PROBLEM
Give the material again in full, matching it exactly.

MATERIAL
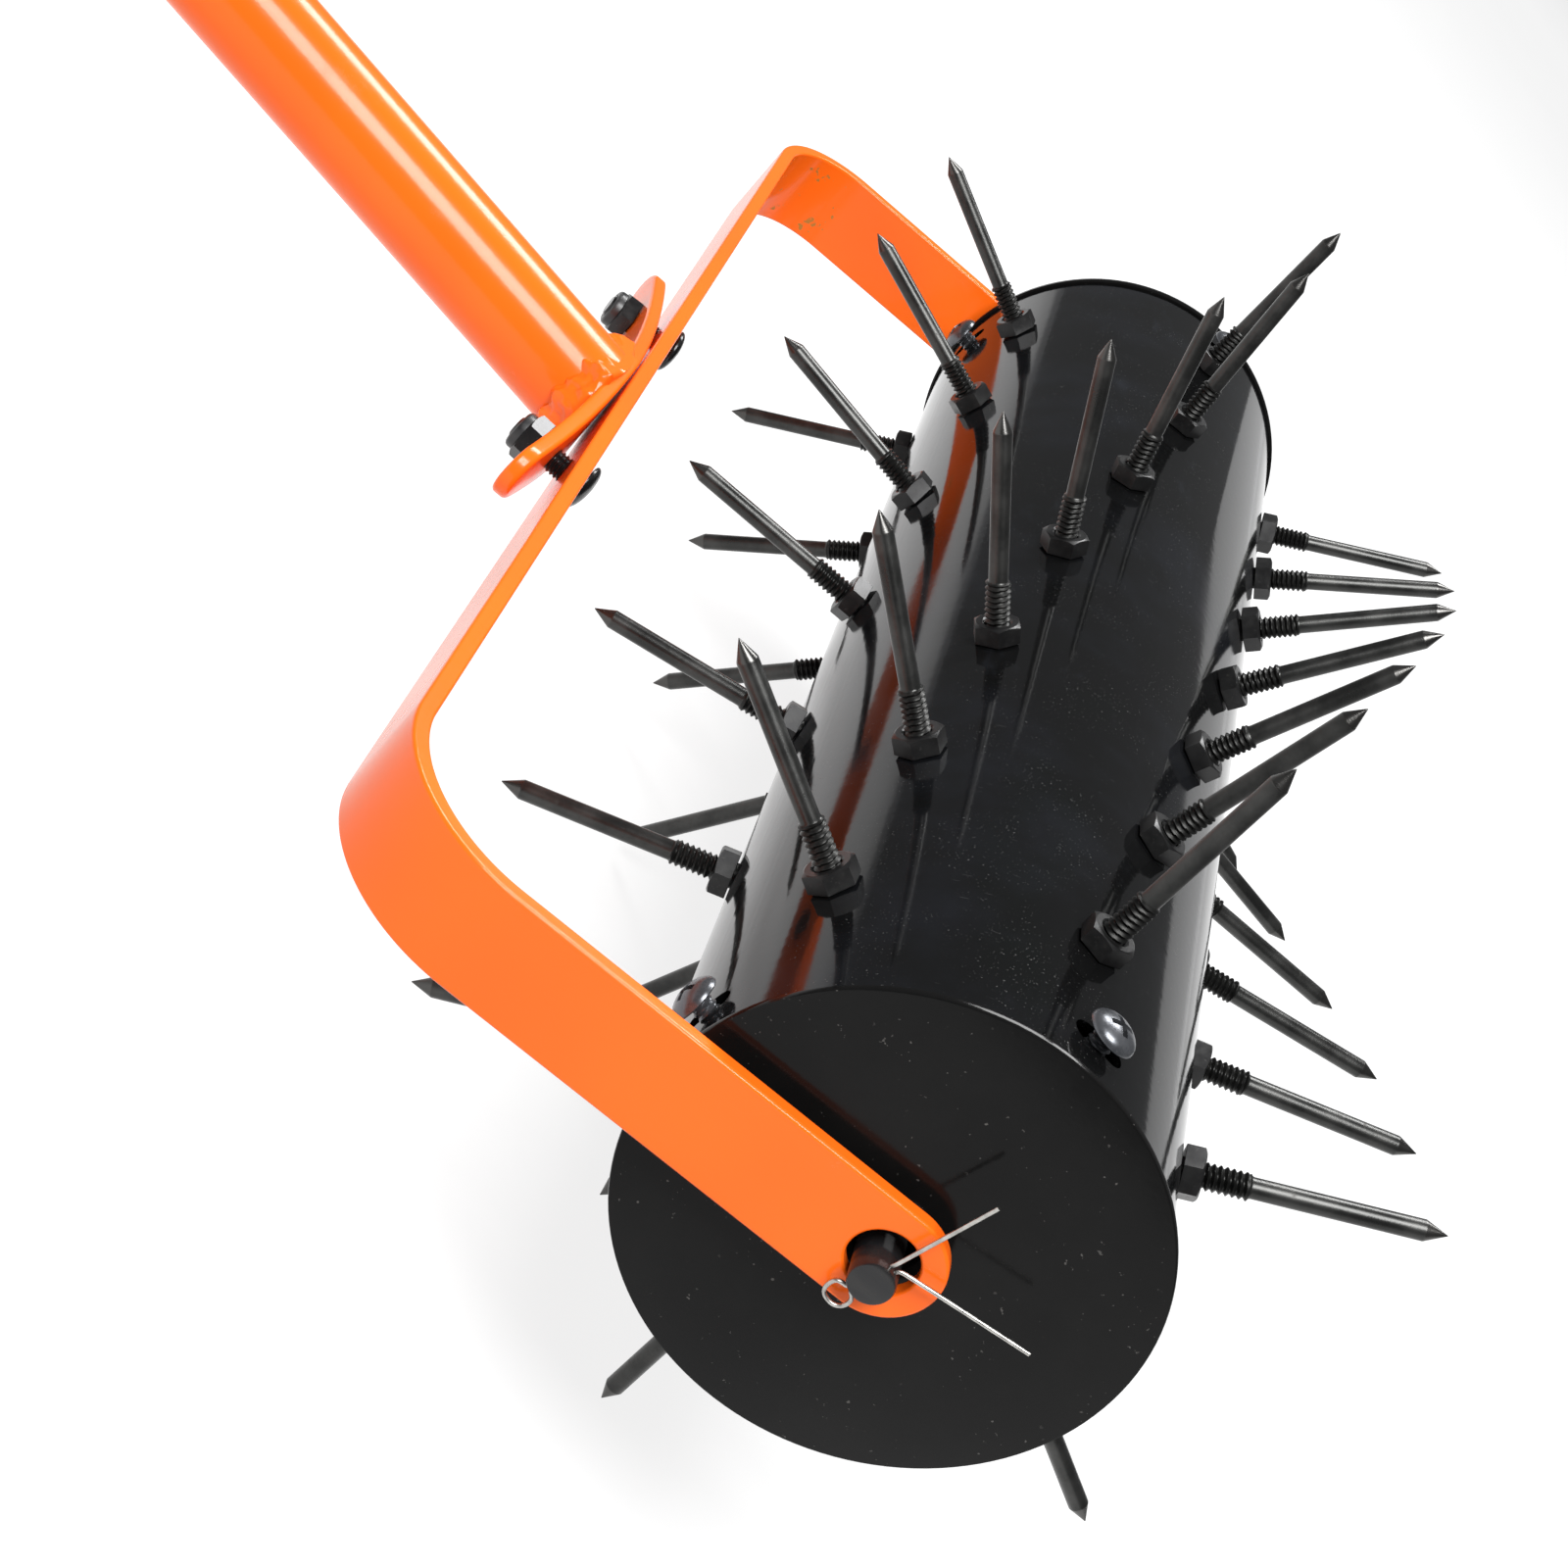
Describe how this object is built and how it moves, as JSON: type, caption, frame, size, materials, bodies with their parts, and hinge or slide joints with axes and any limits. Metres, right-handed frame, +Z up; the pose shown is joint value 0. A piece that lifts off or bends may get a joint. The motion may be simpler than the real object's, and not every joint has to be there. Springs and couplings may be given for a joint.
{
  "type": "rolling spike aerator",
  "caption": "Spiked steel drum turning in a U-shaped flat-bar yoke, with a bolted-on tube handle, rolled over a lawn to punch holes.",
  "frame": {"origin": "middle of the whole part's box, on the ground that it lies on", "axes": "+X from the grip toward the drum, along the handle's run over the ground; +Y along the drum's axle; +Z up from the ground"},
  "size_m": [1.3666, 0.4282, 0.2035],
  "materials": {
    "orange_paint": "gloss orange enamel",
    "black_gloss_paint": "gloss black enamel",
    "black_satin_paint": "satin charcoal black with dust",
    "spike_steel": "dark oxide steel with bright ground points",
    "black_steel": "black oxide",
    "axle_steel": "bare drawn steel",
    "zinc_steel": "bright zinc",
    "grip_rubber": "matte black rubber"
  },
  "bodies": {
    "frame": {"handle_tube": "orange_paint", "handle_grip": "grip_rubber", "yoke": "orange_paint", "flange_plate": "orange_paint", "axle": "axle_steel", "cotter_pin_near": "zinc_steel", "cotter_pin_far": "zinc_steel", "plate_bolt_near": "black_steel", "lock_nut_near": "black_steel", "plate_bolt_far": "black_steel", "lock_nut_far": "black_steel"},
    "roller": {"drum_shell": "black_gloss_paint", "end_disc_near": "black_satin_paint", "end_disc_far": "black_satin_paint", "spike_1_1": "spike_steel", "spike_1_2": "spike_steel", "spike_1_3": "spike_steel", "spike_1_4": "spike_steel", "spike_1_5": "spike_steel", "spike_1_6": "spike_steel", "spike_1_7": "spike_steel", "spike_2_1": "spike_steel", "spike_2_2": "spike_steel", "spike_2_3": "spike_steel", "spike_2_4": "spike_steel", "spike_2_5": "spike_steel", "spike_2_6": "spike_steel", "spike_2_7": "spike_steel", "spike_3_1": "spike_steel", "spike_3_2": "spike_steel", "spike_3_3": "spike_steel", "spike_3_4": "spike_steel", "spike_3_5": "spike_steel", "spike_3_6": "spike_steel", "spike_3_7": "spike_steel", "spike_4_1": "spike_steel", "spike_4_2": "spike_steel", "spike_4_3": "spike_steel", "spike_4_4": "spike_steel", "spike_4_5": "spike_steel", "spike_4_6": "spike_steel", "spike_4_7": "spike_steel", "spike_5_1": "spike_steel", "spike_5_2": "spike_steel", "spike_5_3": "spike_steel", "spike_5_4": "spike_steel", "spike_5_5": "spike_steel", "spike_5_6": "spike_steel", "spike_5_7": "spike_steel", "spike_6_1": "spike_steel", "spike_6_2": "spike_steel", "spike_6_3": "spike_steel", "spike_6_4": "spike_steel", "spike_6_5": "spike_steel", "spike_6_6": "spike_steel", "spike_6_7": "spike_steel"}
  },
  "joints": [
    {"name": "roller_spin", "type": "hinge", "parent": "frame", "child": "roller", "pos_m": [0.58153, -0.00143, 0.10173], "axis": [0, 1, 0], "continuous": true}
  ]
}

CORRECT RESULT
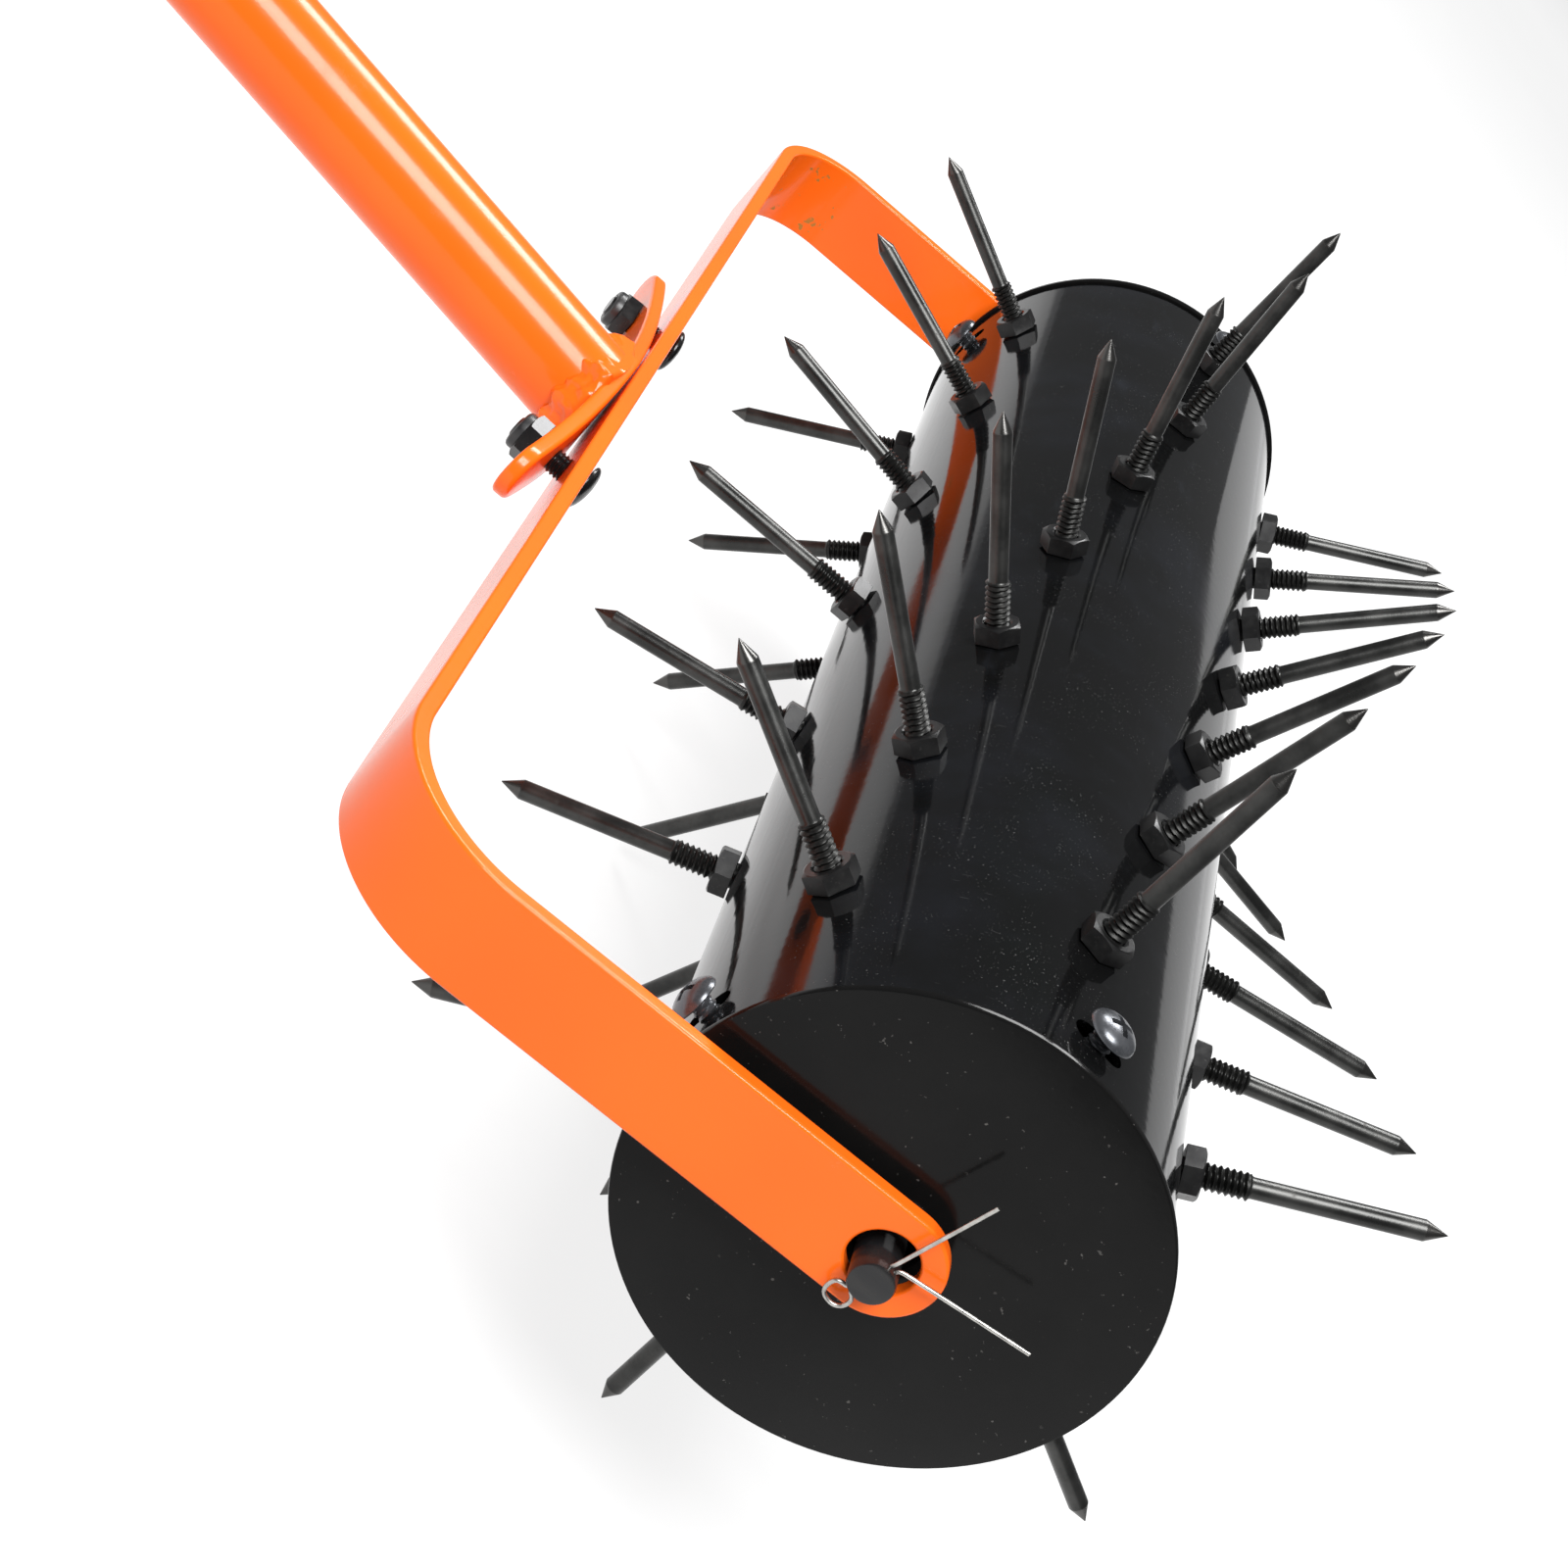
Describe how this object is built and how it moves, as JSON: type, caption, frame, size, materials, bodies with their parts, and hinge or slide joints with axes and any limits. Metres, right-handed frame, +Z up; the pose shown is joint value 0. A piece that lifts off or bends may get a joint. The motion may be simpler than the real object's, and not every joint has to be there. Springs and couplings may be given for a joint.
{
  "type": "rolling spike aerator",
  "caption": "Spiked steel drum turning in a U-shaped flat-bar yoke, with a bolted-on tube handle, rolled over a lawn to punch holes.",
  "frame": {"origin": "middle of the whole part's box, on the ground that it lies on", "axes": "+X from the grip toward the drum, along the handle's run over the ground; +Y along the drum's axle; +Z up from the ground"},
  "size_m": [1.3666, 0.4282, 0.2035],
  "materials": {
    "orange_paint": "gloss orange enamel",
    "black_gloss_paint": "gloss black enamel",
    "black_satin_paint": "satin charcoal black with dust",
    "spike_steel": "dark oxide steel with bright ground points",
    "black_steel": "black oxide",
    "axle_steel": "bare drawn steel",
    "zinc_steel": "bright zinc",
    "grip_rubber": "matte black rubber"
  },
  "bodies": {
    "frame": {"handle_tube": "orange_paint", "handle_grip": "grip_rubber", "yoke": "orange_paint", "flange_plate": "orange_paint", "axle": "axle_steel", "cotter_pin_near": "zinc_steel", "cotter_pin_far": "zinc_steel", "plate_bolt_near": "black_steel", "lock_nut_near": "black_steel", "plate_bolt_far": "black_steel", "lock_nut_far": "black_steel"},
    "roller": {"drum_shell": "black_gloss_paint", "end_disc_near": "black_satin_paint", "end_disc_far": "black_satin_paint", "spike_1_1": "spike_steel", "spike_1_2": "spike_steel", "spike_1_3": "spike_steel", "spike_1_4": "spike_steel", "spike_1_5": "spike_steel", "spike_1_6": "spike_steel", "spike_1_7": "spike_steel", "spike_2_1": "spike_steel", "spike_2_2": "spike_steel", "spike_2_3": "spike_steel", "spike_2_4": "spike_steel", "spike_2_5": "spike_steel", "spike_2_6": "spike_steel", "spike_2_7": "spike_steel", "spike_3_1": "spike_steel", "spike_3_2": "spike_steel", "spike_3_3": "spike_steel", "spike_3_4": "spike_steel", "spike_3_5": "spike_steel", "spike_3_6": "spike_steel", "spike_3_7": "spike_steel", "spike_4_1": "spike_steel", "spike_4_2": "spike_steel", "spike_4_3": "spike_steel", "spike_4_4": "spike_steel", "spike_4_5": "spike_steel", "spike_4_6": "spike_steel", "spike_4_7": "spike_steel", "spike_5_1": "spike_steel", "spike_5_2": "spike_steel", "spike_5_3": "spike_steel", "spike_5_4": "spike_steel", "spike_5_5": "spike_steel", "spike_5_6": "spike_steel", "spike_5_7": "spike_steel", "spike_6_1": "spike_steel", "spike_6_2": "spike_steel", "spike_6_3": "spike_steel", "spike_6_4": "spike_steel", "spike_6_5": "spike_steel", "spike_6_6": "spike_steel", "spike_6_7": "spike_steel"}
  },
  "joints": [
    {"name": "roller_spin", "type": "hinge", "parent": "frame", "child": "roller", "pos_m": [0.58153, -0.00143, 0.10173], "axis": [0, 1, 0], "continuous": true}
  ]
}